Records from a data collection:
###

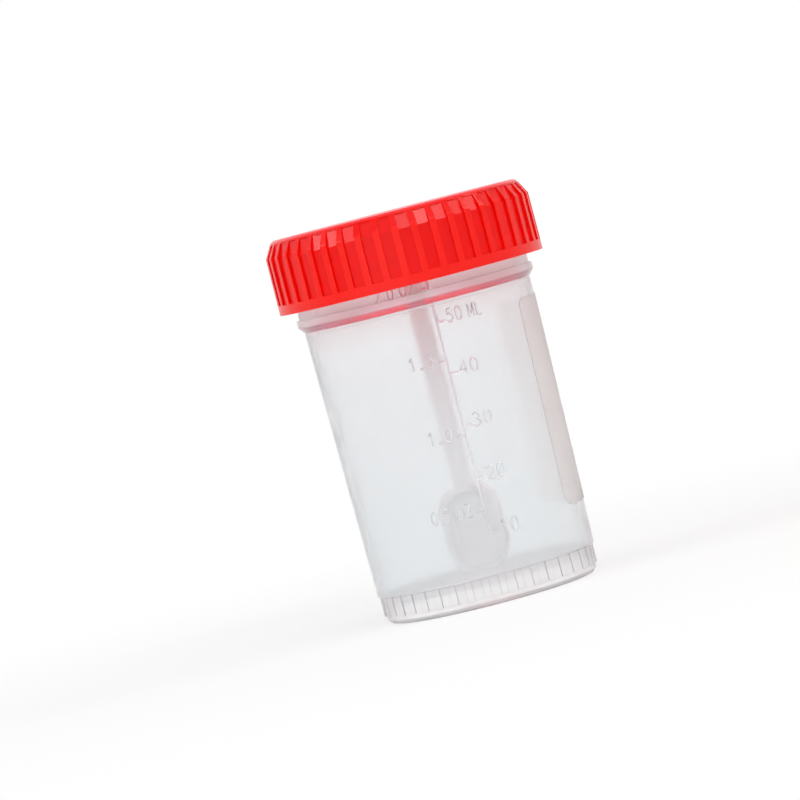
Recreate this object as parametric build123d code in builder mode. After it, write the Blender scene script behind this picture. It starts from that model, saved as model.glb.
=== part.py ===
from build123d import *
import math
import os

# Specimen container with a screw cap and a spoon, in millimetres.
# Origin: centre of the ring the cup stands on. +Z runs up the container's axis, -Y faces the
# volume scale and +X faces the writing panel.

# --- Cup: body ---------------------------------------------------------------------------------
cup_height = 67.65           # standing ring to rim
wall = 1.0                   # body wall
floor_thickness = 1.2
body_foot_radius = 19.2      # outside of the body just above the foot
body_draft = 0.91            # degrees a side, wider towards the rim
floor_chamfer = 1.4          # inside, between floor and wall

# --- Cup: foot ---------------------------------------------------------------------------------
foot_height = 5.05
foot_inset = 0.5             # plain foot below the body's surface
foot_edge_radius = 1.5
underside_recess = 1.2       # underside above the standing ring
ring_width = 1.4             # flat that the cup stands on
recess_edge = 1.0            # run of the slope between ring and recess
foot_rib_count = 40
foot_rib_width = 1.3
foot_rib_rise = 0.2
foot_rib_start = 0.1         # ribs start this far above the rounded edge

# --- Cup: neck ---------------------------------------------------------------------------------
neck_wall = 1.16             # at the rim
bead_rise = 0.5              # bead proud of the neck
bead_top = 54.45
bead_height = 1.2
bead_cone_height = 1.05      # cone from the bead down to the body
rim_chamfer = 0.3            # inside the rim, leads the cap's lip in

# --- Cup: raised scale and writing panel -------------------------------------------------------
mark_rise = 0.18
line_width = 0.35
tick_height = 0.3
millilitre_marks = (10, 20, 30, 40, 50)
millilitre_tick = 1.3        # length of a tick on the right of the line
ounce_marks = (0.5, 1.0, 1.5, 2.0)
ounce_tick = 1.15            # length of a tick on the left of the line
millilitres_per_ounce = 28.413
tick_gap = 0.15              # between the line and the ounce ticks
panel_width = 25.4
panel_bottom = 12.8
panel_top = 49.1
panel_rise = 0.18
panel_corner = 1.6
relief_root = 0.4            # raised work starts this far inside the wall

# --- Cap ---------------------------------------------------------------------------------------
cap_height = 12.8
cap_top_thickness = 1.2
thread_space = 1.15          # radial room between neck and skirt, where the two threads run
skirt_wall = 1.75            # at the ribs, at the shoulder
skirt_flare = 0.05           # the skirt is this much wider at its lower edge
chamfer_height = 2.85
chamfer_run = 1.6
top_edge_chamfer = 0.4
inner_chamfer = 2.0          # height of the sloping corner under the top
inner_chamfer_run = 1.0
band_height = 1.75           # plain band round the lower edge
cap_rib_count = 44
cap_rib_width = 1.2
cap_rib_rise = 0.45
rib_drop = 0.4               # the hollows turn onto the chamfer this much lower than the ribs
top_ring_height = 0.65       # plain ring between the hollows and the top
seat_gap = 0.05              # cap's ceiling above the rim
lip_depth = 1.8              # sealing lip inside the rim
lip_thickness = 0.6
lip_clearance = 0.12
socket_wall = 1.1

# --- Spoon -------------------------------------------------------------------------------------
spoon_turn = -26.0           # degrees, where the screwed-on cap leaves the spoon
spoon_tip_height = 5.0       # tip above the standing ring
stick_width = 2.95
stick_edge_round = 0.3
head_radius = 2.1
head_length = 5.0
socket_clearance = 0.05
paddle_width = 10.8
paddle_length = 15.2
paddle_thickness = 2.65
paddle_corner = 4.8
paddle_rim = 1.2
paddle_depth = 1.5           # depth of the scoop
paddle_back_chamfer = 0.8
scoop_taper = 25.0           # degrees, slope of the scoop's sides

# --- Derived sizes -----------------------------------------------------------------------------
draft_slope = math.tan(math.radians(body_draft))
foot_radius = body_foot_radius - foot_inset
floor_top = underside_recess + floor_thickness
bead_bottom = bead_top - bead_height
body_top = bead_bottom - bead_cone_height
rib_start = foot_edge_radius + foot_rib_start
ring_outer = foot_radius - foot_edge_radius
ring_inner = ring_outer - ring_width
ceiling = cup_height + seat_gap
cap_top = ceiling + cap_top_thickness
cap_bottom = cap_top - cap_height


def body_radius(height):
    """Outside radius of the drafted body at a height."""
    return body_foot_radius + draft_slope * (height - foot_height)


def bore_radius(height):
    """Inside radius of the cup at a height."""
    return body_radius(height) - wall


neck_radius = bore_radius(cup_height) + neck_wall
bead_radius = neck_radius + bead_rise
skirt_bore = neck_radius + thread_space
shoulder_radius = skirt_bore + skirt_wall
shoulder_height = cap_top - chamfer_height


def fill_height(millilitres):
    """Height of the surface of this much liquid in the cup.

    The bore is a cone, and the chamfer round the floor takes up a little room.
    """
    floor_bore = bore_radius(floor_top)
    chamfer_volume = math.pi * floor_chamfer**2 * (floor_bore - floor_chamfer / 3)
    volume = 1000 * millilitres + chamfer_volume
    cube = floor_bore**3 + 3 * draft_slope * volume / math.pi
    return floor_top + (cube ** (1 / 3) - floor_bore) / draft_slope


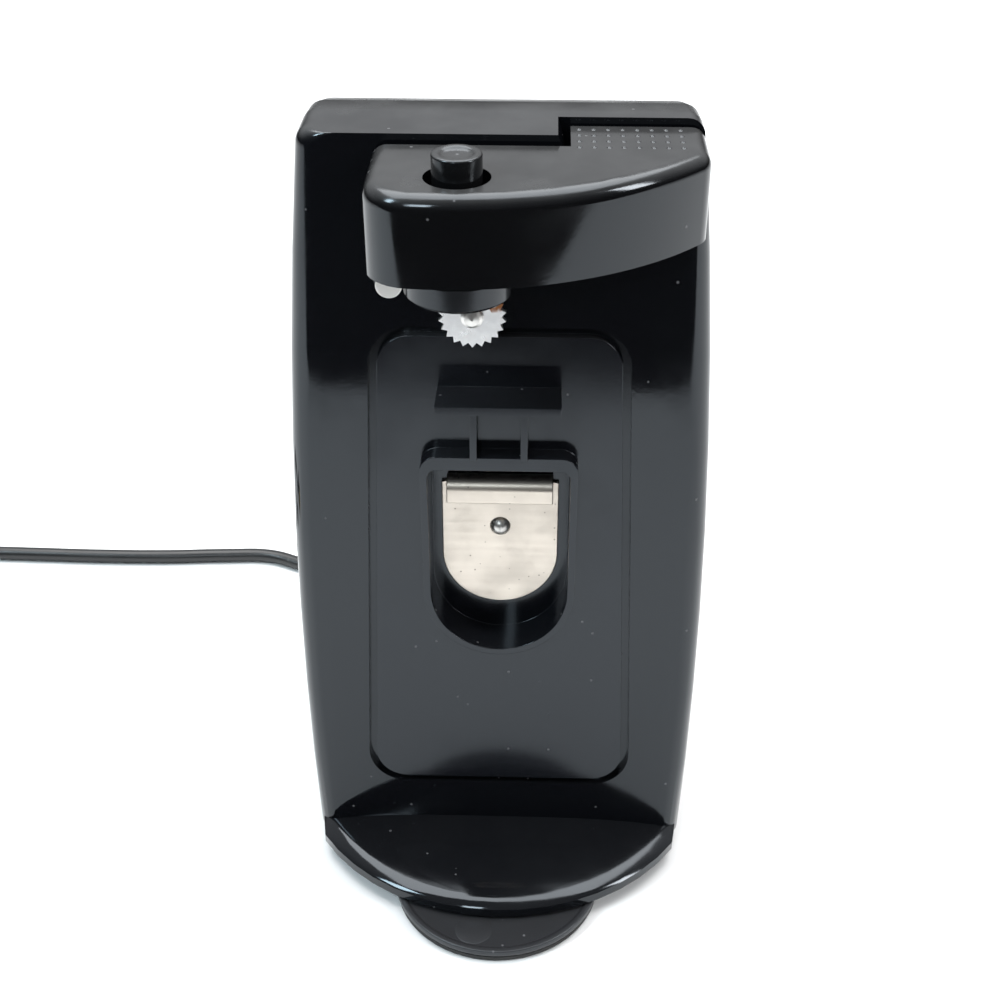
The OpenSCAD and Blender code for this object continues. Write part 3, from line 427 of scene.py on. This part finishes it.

###

Copy every line exactly. Leave nothing out.

# Task result:
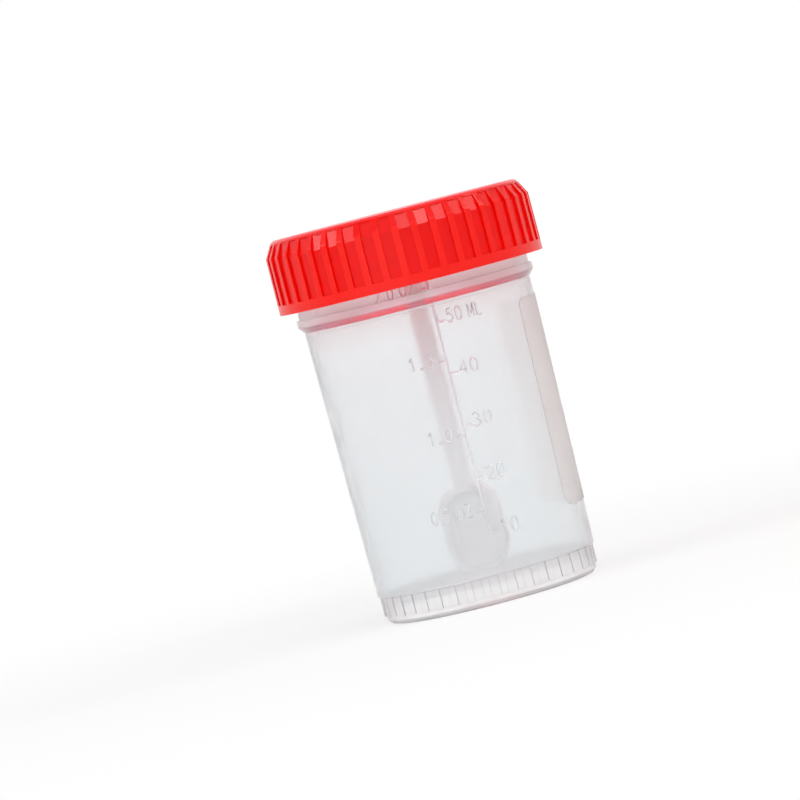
Recreate this object as parametric build123d code in builder mode. After it, write the Blender scene script behind this picture. It starts from that model, saved as model.glb.
=== part.py ===
from build123d import *
import math
import os

# Specimen container with a screw cap and a spoon, in millimetres.
# Origin: centre of the ring the cup stands on. +Z runs up the container's axis, -Y faces the
# volume scale and +X faces the writing panel.

# --- Cup: body ---------------------------------------------------------------------------------
cup_height = 67.65           # standing ring to rim
wall = 1.0                   # body wall
floor_thickness = 1.2
body_foot_radius = 19.2      # outside of the body just above the foot
body_draft = 0.91            # degrees a side, wider towards the rim
floor_chamfer = 1.4          # inside, between floor and wall

# --- Cup: foot ---------------------------------------------------------------------------------
foot_height = 5.05
foot_inset = 0.5             # plain foot below the body's surface
foot_edge_radius = 1.5
underside_recess = 1.2       # underside above the standing ring
ring_width = 1.4             # flat that the cup stands on
recess_edge = 1.0            # run of the slope between ring and recess
foot_rib_count = 40
foot_rib_width = 1.3
foot_rib_rise = 0.2
foot_rib_start = 0.1         # ribs start this far above the rounded edge

# --- Cup: neck ---------------------------------------------------------------------------------
neck_wall = 1.16             # at the rim
bead_rise = 0.5              # bead proud of the neck
bead_top = 54.45
bead_height = 1.2
bead_cone_height = 1.05      # cone from the bead down to the body
rim_chamfer = 0.3            # inside the rim, leads the cap's lip in

# --- Cup: raised scale and writing panel -------------------------------------------------------
mark_rise = 0.18
line_width = 0.35
tick_height = 0.3
millilitre_marks = (10, 20, 30, 40, 50)
millilitre_tick = 1.3        # length of a tick on the right of the line
ounce_marks = (0.5, 1.0, 1.5, 2.0)
ounce_tick = 1.15            # length of a tick on the left of the line
millilitres_per_ounce = 28.413
tick_gap = 0.15              # between the line and the ounce ticks
panel_width = 25.4
panel_bottom = 12.8
panel_top = 49.1
panel_rise = 0.18
panel_corner = 1.6
relief_root = 0.4            # raised work starts this far inside the wall

# --- Cap ---------------------------------------------------------------------------------------
cap_height = 12.8
cap_top_thickness = 1.2
thread_space = 1.15          # radial room between neck and skirt, where the two threads run
skirt_wall = 1.75            # at the ribs, at the shoulder
skirt_flare = 0.05           # the skirt is this much wider at its lower edge
chamfer_height = 2.85
chamfer_run = 1.6
top_edge_chamfer = 0.4
inner_chamfer = 2.0          # height of the sloping corner under the top
inner_chamfer_run = 1.0
band_height = 1.75           # plain band round the lower edge
cap_rib_count = 44
cap_rib_width = 1.2
cap_rib_rise = 0.45
rib_drop = 0.4               # the hollows turn onto the chamfer this much lower than the ribs
top_ring_height = 0.65       # plain ring between the hollows and the top
seat_gap = 0.05              # cap's ceiling above the rim
lip_depth = 1.8              # sealing lip inside the rim
lip_thickness = 0.6
lip_clearance = 0.12
socket_wall = 1.1

# --- Spoon -------------------------------------------------------------------------------------
spoon_turn = -26.0           # degrees, where the screwed-on cap leaves the spoon
spoon_tip_height = 5.0       # tip above the standing ring
stick_width = 2.95
stick_edge_round = 0.3
head_radius = 2.1
head_length = 5.0
socket_clearance = 0.05
paddle_width = 10.8
paddle_length = 15.2
paddle_thickness = 2.65
paddle_corner = 4.8
paddle_rim = 1.2
paddle_depth = 1.5           # depth of the scoop
paddle_back_chamfer = 0.8
scoop_taper = 25.0           # degrees, slope of the scoop's sides

# --- Derived sizes -----------------------------------------------------------------------------
draft_slope = math.tan(math.radians(body_draft))
foot_radius = body_foot_radius - foot_inset
floor_top = underside_recess + floor_thickness
bead_bottom = bead_top - bead_height
body_top = bead_bottom - bead_cone_height
rib_start = foot_edge_radius + foot_rib_start
ring_outer = foot_radius - foot_edge_radius
ring_inner = ring_outer - ring_width
ceiling = cup_height + seat_gap
cap_top = ceiling + cap_top_thickness
cap_bottom = cap_top - cap_height


def body_radius(height):
    """Outside radius of the drafted body at a height."""
    return body_foot_radius + draft_slope * (height - foot_height)


def bore_radius(height):
    """Inside radius of the cup at a height."""
    return body_radius(height) - wall


neck_radius = bore_radius(cup_height) + neck_wall
bead_radius = neck_radius + bead_rise
skirt_bore = neck_radius + thread_space
shoulder_radius = skirt_bore + skirt_wall
shoulder_height = cap_top - chamfer_height


def fill_height(millilitres):
    """Height of the surface of this much liquid in the cup.

    The bore is a cone, and the chamfer round the floor takes up a little room.
    """
    floor_bore = bore_radius(floor_top)
    chamfer_volume = math.pi * floor_chamfer**2 * (floor_bore - floor_chamfer / 3)
    volume = 1000 * millilitres + chamfer_volume
    cube = floor_bore**3 + 3 * draft_slope * volume / math.pi
    return floor_top + (cube ** (1 / 3) - floor_bore) / draft_slope


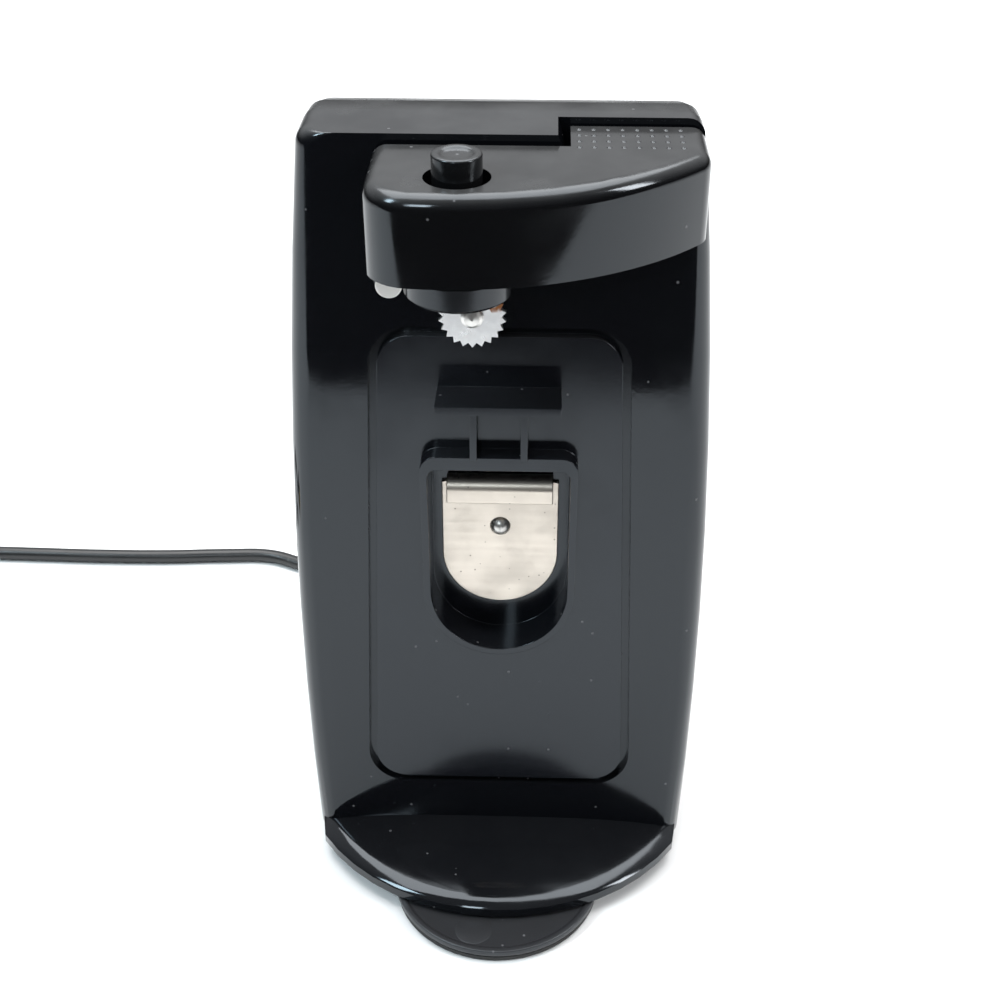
The OpenSCAD and Blender code for this object continues. Write part 3, from line 427 of scene.py on. This part finishes it.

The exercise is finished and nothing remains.